For many clinicians, performance validity is more important than psychometric validity. If the psychometric validity is reasonably good, the performance validity is the critical evaluation of an instrument. In clinical trials, it is very important that the measurement tool be sensitive enough to detect clinically important changes. It is also critical that the tool be reproducible and stable enough that patients with little or no improvement have stable scores on the measurement instrument, to avoid increasing the placebo rate.
Presently, the SCCAI is the best validated index available for ulcerative colitis. The Seo Index demonstrates the value of biomarkers, as this index is able to predict clinical outcomes despite its demonstrated weaknesses in validity. The results of this study suggest that a better disease activity index for ulcerative colitis can be developed. A novel index that combined the questions of the SCCAI, the biomarker laboratory tests of the Seo Index, and a temperature item would have significantly improved the content validity. Adding more response levels to the questions might improve the responsiveness of the novel index further. The biomarkers of the Seo Index might be improved upon with newer biomarkers, including C-reactive protein,17–19 faecal lactoferrin20, 21 or faecal calprotectin. The role of endoscopic and histologic findings, particularly as part of the current endoscopic indices, also needs to be further defined. When the value of these potential measurement items is determined, a reduced panel of symptom items, biomarkers, and possibly endoscopy or histology will probably yield an improved, valid disease activity index for ulcerative colitis. Our group is currently developing and testing new survey questions and biomarkers for ulcerative colitis for this purpose, with the support of the Crohn's and Colitis Foundation of America.

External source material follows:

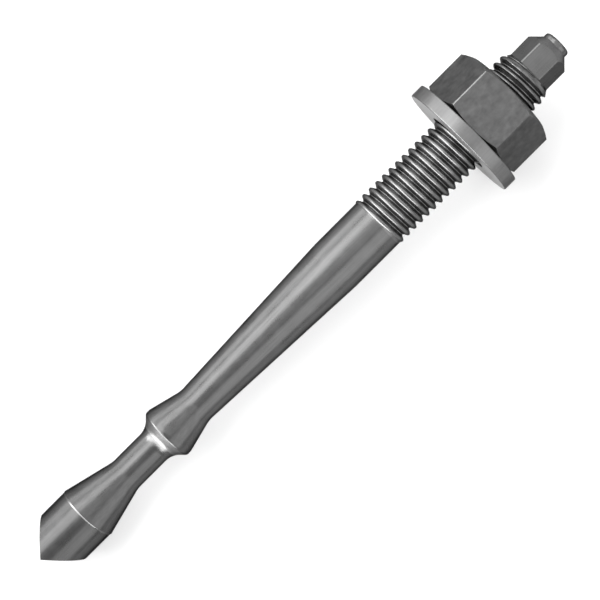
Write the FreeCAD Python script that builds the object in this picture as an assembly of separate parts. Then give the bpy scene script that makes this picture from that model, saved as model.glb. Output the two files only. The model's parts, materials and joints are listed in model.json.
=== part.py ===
import FreeCAD, Part
import math
import os

# Anchor rod M10 with its washer and nut, in millimetres.
# The rod is drawn along +X with the ridge of its chisel tip at X = 0, and is laid down at the end.
# Each radius below is half of a diameter that can be measured with a calliper.

# Chisel tip: a round head with two flats that meet in a ridge
TIP_D = 10.2
TIP_LENGTH = 10.35
TIP_ANGLE = 98.0
RIDGE_RADIUS = 0.5
TIP_SHOULDER_RADIUS = 5.3

# Neck behind the tip, reached by a slow cone and left by a steep shoulder
TIP_CONE_ANGLE = 14.1
NECK_D = 6.02
NECK_LENGTH = 7.75
NECK_BLEND_RADIUS = 5.0
SHOULDER_ANGLE = 45.0
SHOULDER_FILLET = 3.0

# Collar between the neck and the waist
COLLAR_D = 9.6
COLLAR_LENGTH = 0.85
COLLAR_EDGE_RADIUS = 0.15
COLLAR_CONE_ANGLE = 14.3
COLLAR_CONE_RADIUS = 1.2

# Waist and the long wedge-shaped taper up to the plain shank
WAIST_D = 6.68
WAIST_BLEND_RADIUS = 4.4
TAPER_ANGLE = 2.55
SHANK_D = 9.57
SHANK_LENGTH = 9.5

# Thread, drawn at its outer diameter
THREAD_D = 10.0
THREAD_PITCH = 1.5
THREAD_LENGTH = 34.5
THREAD_START_CHAMFER = 0.2
THREAD_END_CHAMFER_ANGLE = 40.0

# Hexagon that the setting tool drives, and the nub on its end
DRIVE_FLATS = 7.15
DRIVE_LENGTH = 4.15
DRIVE_CONE_ANGLE = 45.0
NUB_D = 4.8
NUB_LENGTH = 1.0
NUB_ROOT_RADIUS = 0.15
NUB_EDGE_RADIUS = 0.5

# Flat washer
WASHER_D = 21.5
WASHER_THICKNESS = 2.4
WASHER_EDGE_RADIUS = 0.2
WASHER_PLAY = 0.5

# Hexagon nut
NUT_FLATS = 17.0
NUT_HEIGHT = 8.95
NUT_CHAMFER_ANGLE = 22.0
NUT_FACE_SHARE = 0.95
NUT_PLAY = 0.05
NUT_COUNTERSINK = 0.4

# Free thread between the shank and the washer, where the fixed plate goes
FREE_THREAD = 18.5

# Sizes that follow from the ones above
TIP_R = TIP_D / 2
NECK_R = NECK_D / 2
COLLAR_R = COLLAR_D / 2
WAIST_R = WAIST_D / 2
SHANK_R = SHANK_D / 2
THREAD_R = THREAD_D / 2
NUB_R = NUB_D / 2
WASHER_R = WASHER_D / 2
DRIVE_CORNER_R = DRIVE_FLATS / 2 / math.cos(math.pi / 6)
NUT_CORNER_R = NUT_FLATS / 2 / math.cos(math.pi / 6)
WASHER_BORE_R = THREAD_R + WASHER_PLAY
NUT_BORE_R = THREAD_R + NUT_PLAY


def cone_length(large_r, small_r, angle):
    """Length along the axis of a cone whose side leans by an angle to the axis."""
    return (large_r - small_r) / math.tan(math.radians(angle))


# Stations along the rod, each the place of one corner of the outline before it is rounded
TIP_CORNER = TIP_LENGTH
NECK_START = TIP_CORNER + cone_length(TIP_R, NECK_R, TIP_CONE_ANGLE)
NECK_END = NECK_START + NECK_LENGTH
COLLAR_START = NECK_END + cone_length(COLLAR_R, NECK_R, SHOULDER_ANGLE)
COLLAR_END = COLLAR_START + COLLAR_LENGTH
WAIST = COLLAR_END + cone_length(COLLAR_R, WAIST_R, COLLAR_CONE_ANGLE)
SHANK_START = WAIST + cone_length(SHANK_R, WAIST_R, TAPER_ANGLE)
THREAD_START = SHANK_START + SHANK_LENGTH
THREAD_END = THREAD_START + THREAD_LENGTH
THREAD_CHAMFER = THREAD_END - cone_length(THREAD_R, DRIVE_CORNER_R, THREAD_END_CHAMFER_ANGLE)
DRIVE_END = THREAD_END + DRIVE_LENGTH
NUB_START = DRIVE_END + cone_length(DRIVE_CORNER_R, NUB_R, DRIVE_CONE_ANGLE)
ROD_LENGTH = NUB_START + NUB_LENGTH

WASHER_FACE = THREAD_START + FREE_THREAD
NUT_FACE = WASHER_FACE + WASHER_THICKNESS
NUT_TOP = NUT_FACE + NUT_HEIGHT


def rounded_outline(corners):
    """Edges through (x, radius, rounding) corners, with a tangent arc at each rounded one."""
    edges = []
    last = FreeCAD.Vector(corners[0][0], corners[0][1], 0)
    for before, here, after in zip(corners, corners[1:], corners[2:]):
        corner = FreeCAD.Vector(here[0], here[1], 0)
        back = (FreeCAD.Vector(before[0], before[1], 0) - corner).normalize()
        ahead = (FreeCAD.Vector(after[0], after[1], 0) - corner).normalize()
        half_angle = back.getAngle(ahead) / 2
        if here[2] == 0:
            edges.append(Part.LineSegment(last, corner).toShape())
            last = corner
            continue
        reach = here[2] / math.tan(half_angle)
        start = corner + back * reach
        end = corner + ahead * reach
        inward = (back + ahead).normalize()
        middle = corner + inward * (here[2] / math.sin(half_angle) - here[2])
        edges.append(Part.LineSegment(last, start).toShape())
        edges.append(Part.Arc(start, middle, end).toShape())
        last = end
    edges.append(Part.LineSegment(last, FreeCAD.Vector(corners[-1][0], corners[-1][1], 0)).toShape())
    return edges


def turned(corners):
    """Solid of revolution about X of an outline that starts and ends on the axis, or is closed."""
    edges = rounded_outline(corners)
    first, last = corners[0], corners[-1]
    if first[:2] != last[:2]:
        on_axis_end = FreeCAD.Vector(last[0], last[1], 0)
        on_axis_start = FreeCAD.Vector(first[0], first[1], 0)
        edges.append(Part.LineSegment(on_axis_end, on_axis_start).toShape())
    face = Part.Face(Part.Wire(edges))
    return face.revolve(FreeCAD.Vector(0, 0, 0), FreeCAD.Vector(1, 0, 0), 360)


def hexagon_prism(flats, start, length):
    """Hexagonal prism along X with one pair of flats facing up and down."""
    corner_r = flats / 2 / math.cos(math.pi / 6)
    points = []
    for i in range(7):
        angle = math.radians(60 * i)
        points.append(FreeCAD.Vector(start, corner_r * math.cos(angle), corner_r * math.sin(angle)))
    face = Part.Face(Part.Wire(Part.makePolygon(points)))
    return face.extrude(FreeCAD.Vector(length, 0, 0))


def chisel_roof():
    """Prism that keeps what lies behind the two flats of the tip and the rounded ridge between them."""
    half_angle = math.radians(TIP_ANGLE / 2)
    clear_r = 2 * max(TIP_R, COLLAR_R, SHANK_R, THREAD_R)
    # the flats meet ahead of the rounded ridge, which itself stands at X = 0
    apex = RIDGE_RADIUS - RIDGE_RADIUS / math.sin(half_angle)
    far = apex + clear_r / math.tan(half_angle)
    end = ROD_LENGTH + clear_r
    corners = [(end, -clear_r, 0), (far, -clear_r, 0), (apex, 0, RIDGE_RADIUS), (far, clear_r, 0),
               (end, clear_r, 0)]
    edges = rounded_outline(corners)
    edges.append(Part.LineSegment(FreeCAD.Vector(end, clear_r, 0), FreeCAD.Vector(end, -clear_r, 0)).toShape())
    prism = Part.Face(Part.Wire(edges)).extrude(FreeCAD.Vector(0, 0, 2 * clear_r))
    prism.translate(FreeCAD.Vector(0, 0, -clear_r))
    return prism


def anchor_rod():
    """Rod in one piece: chisel tip, neck, collar, taper, shank, thread, hexagon drive and nub."""
    blank = turned([
        (0, 0, 0),
        (0, TIP_R, 0),
        (TIP_CORNER, TIP_R, TIP_SHOULDER_RADIUS),
        (NECK_START, NECK_R, NECK_BLEND_RADIUS),
        (NECK_END, NECK_R, SHOULDER_FILLET),
        (COLLAR_START, COLLAR_R, COLLAR_EDGE_RADIUS),
        (COLLAR_END, COLLAR_R, COLLAR_CONE_RADIUS),
        (WAIST, WAIST_R, WAIST_BLEND_RADIUS),
        (SHANK_START, SHANK_R, 0),
        (THREAD_START, SHANK_R, 0),
        (THREAD_START + THREAD_START_CHAMFER, THREAD_R, 0),
        (THREAD_CHAMFER, THREAD_R, 0),
        (THREAD_END, DRIVE_CORNER_R, 0),
        (DRIVE_END, DRIVE_CORNER_R, 0),
        (NUB_START, NUB_R, NUB_ROOT_RADIUS),
        (ROD_LENGTH, NUB_R, NUB_EDGE_RADIUS),
        (ROD_LENGTH, 0, 0),
    ])
    # the six flats are milled from the thread's end to the nub
    flats_length = ROD_LENGTH - THREAD_END
    around = Part.makeCylinder(THREAD_R, flats_length, FreeCAD.Vector(THREAD_END, 0, 0),
                               FreeCAD.Vector(1, 0, 0))
    milled = around.cut(hexagon_prism(DRIVE_FLATS, THREAD_END, flats_length))
    return blank.cut(milled).common(chisel_roof())


def flat_washer():
    """Washer with rounded outer edges and a bore that clears the thread."""
    edge = WASHER_EDGE_RADIUS
    return turned([
        (WASHER_FACE, WASHER_BORE_R, 0),
        (WASHER_FACE, WASHER_R, edge),
        (NUT_FACE, WASHER_R, edge),
        (NUT_FACE, WASHER_BORE_R, 0),
        (WASHER_FACE, WASHER_BORE_R, 0),
    ])


def hexagon_nut():
    """Nut chamfered at both ends, with a countersink at each mouth of its bore."""
    face_r = NUT_FACE_SHARE * NUT_FLATS / 2
    chamfer = (NUT_CORNER_R - face_r) * math.tan(math.radians(NUT_CHAMFER_ANGLE))
    mouth_r = NUT_BORE_R + NUT_COUNTERSINK
    round_blank = turned([
        (NUT_FACE, mouth_r, 0),
        (NUT_FACE, face_r, 0),
        (NUT_FACE + chamfer, NUT_CORNER_R, 0),
        (NUT_TOP - chamfer, NUT_CORNER_R, 0),
        (NUT_TOP, face_r, 0),
        (NUT_TOP, mouth_r, 0),
        (NUT_TOP - NUT_COUNTERSINK, NUT_BORE_R, 0),
        (NUT_FACE + NUT_COUNTERSINK, NUT_BORE_R, 0),
        (NUT_FACE, mouth_r, 0),
    ])
    return round_blank.common(hexagon_prism(NUT_FLATS, NUT_FACE, NUT_HEIGHT))


def lying_placement(pieces):
    """Lay the rod on the lower end of its ridge and the rounded rim of its washer.

    The floor is the line from the ridge's lower end that touches the washer's rounded edge.
    """
    rise = WASHER_R - WASHER_EDGE_RADIUS - TIP_R
    run = WASHER_FACE + WASHER_EDGE_RADIUS
    tilt = math.atan2(rise, run) + math.asin(WASHER_EDGE_RADIUS / math.hypot(rise, run))
    turn = FreeCAD.Rotation(FreeCAD.Vector(0, 1, 0), -math.degrees(tilt))
    tilted = Part.makeCompound(pieces)
    tilted.Placement = FreeCAD.Placement(FreeCAD.Vector(0, 0, 0), turn)
    box = tilted.BoundBox
    middle = (box.XMin + box.XMax) / 2
    lift = TIP_R * math.cos(tilt)
    print("tilt in degrees", round(math.degrees(tilt), 4), "ridge at", round(-middle, 4), round(lift, 4))
    return FreeCAD.Placement(FreeCAD.Vector(-middle, 0, lift), turn)


def main():
    os.makedirs("parts", exist_ok=True)
    pieces = {"anchor_rod": anchor_rod(), "flat_washer": flat_washer(), "hexagon_nut": hexagon_nut()}
    lying = lying_placement(list(pieces.values()))
    for name, piece in pieces.items():
        piece.Placement = lying
        piece.exportStep("parts/" + name + ".step")
        print(name, piece.isValid(), len(piece.Solids), round(piece.Volume, 3), "mm3")
    print("thread from", round(THREAD_START, 3), "to", round(THREAD_END, 3), "rod", round(ROD_LENGTH, 3))


main()
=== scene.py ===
"""Anchor rod with its washer and nut: visual pieces, steel finishes, light and camera."""
import json
import math

import bmesh
import bpy
from bpy.props import FloatProperty, FloatVectorProperty, PointerProperty
from bpy.types import Operator, Panel, PropertyGroup
from mathutils import Matrix, Vector


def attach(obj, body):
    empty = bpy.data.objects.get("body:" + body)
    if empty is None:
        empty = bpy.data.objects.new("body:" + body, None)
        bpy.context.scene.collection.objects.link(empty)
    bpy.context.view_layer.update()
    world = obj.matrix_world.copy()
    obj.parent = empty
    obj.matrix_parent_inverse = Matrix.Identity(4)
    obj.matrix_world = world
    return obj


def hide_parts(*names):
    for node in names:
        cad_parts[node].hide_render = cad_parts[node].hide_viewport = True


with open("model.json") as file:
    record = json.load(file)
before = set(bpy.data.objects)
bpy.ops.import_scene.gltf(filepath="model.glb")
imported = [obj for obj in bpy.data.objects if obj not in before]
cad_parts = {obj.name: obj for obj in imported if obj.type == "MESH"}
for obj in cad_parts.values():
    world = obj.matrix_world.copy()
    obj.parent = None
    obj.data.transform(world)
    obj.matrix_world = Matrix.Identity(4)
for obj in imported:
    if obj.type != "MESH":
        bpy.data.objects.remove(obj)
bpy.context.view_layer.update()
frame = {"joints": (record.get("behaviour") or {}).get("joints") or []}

bl_info = {
    "name": "Anchor Rod",
    "version": (1, 0, 0),
    "blender": (4, 5, 0),
    "location": "View3D > Sidebar > Anchor Rod",
    "description": "Models an anchor rod with its washer and nut, gives them steel finishes and lights them",
    "category": "Add Mesh",
}

MM = 0.001
TURN = 2 * math.pi
# Turn from one corner of a hexagon to the next
SIXTH = TURN / 6
# Steps of a full spin: a multiple of six, so that a column stands on each corner of a hexagon
STEPS = 120
# Points closer than this are one point, and measures that differ by less than NEAR are equal
MERGE, NEAR = 1e-7, 1e-6
# An edge that bends more than this is crisp
CREASE = math.radians(32)

# The pieces are modelled along +X with the ridge of the chisel tip at X = 0, then laid down.
# The slide joint runs along the rod, so its axis gives the tilt of the lying rod.
ROD_AXIS = Vector(next(j["axis"] for j in frame["joints"] if j["name"] == "washer_slide")).normalized()
TILT = math.atan2(ROD_AXIS.z, ROD_AXIS.x)
# Where the rod's axis starts, at the ridge, when the rod lies on the floor
RIDGE_X, RIDGE_Z = -58.8632 * MM, 5.0911 * MM

# Angles in degrees: the outline's cones with the axis, from the head to the taper
HEAD_CONE, SHOULDER_CONE, COLLAR_CONE, TAPER_CONE = 14.1, 45, 14.3, 2.55
# Half the angle between the two flats of the chisel tip
TIP_HALF_ANGLE = 49
# Half the angle between two flanks of the thread, and the slope of the chamfer that ends it
FLANK_ANGLE, THREAD_CHAMFER = 30, 36
# Slopes of the nut's chamfers, towards the washer and towards the free end
NUT_CHAMFER_LOW, NUT_CHAMFER_HIGH = 22, 27

# The chisel tip lies within this length
TIP_ZONE = 6 * MM
# The rounded ridge stands this far behind X = 0, as in the photo
RIDGE_BACK = 0.15 * MM
# The fine ring stands this far ahead of the end of the head, and drifts back this far on the near side
RING_LEAD, RING_DRIFT = 0.52 * MM, 0.45 * MM
# Widths of the rounding on the tip's rim, the drive's corners and the edges of the nut's chamfers
RIM_WIDTH, DRIVE_EDGE, CHAMFER_EDGE = 0.12 * MM, 0.16 * MM, 0.08 * MM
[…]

In this report, we show that the SCCAI is the most rigorously validated index in ulcerative colitis, and that it has good psychometric and performance validity. Its use should be strongly considered for longitudinal clinical trials in ulcerative colitis until improved ulcerative colitis disease activity indices are developed with better validity scores. The quantitative methodology we have introduced in this manuscript allows the direct comparison of the validity of different indices, identifies specific weaknesses in the indices for remediation, and provides a metric for evaluating the validity of future disease activity indices in ulcerative colitis and in other disease states. This methodology can bring a rigorous approach to the development, validation and improvement of future disease indices in a wide range of disease states.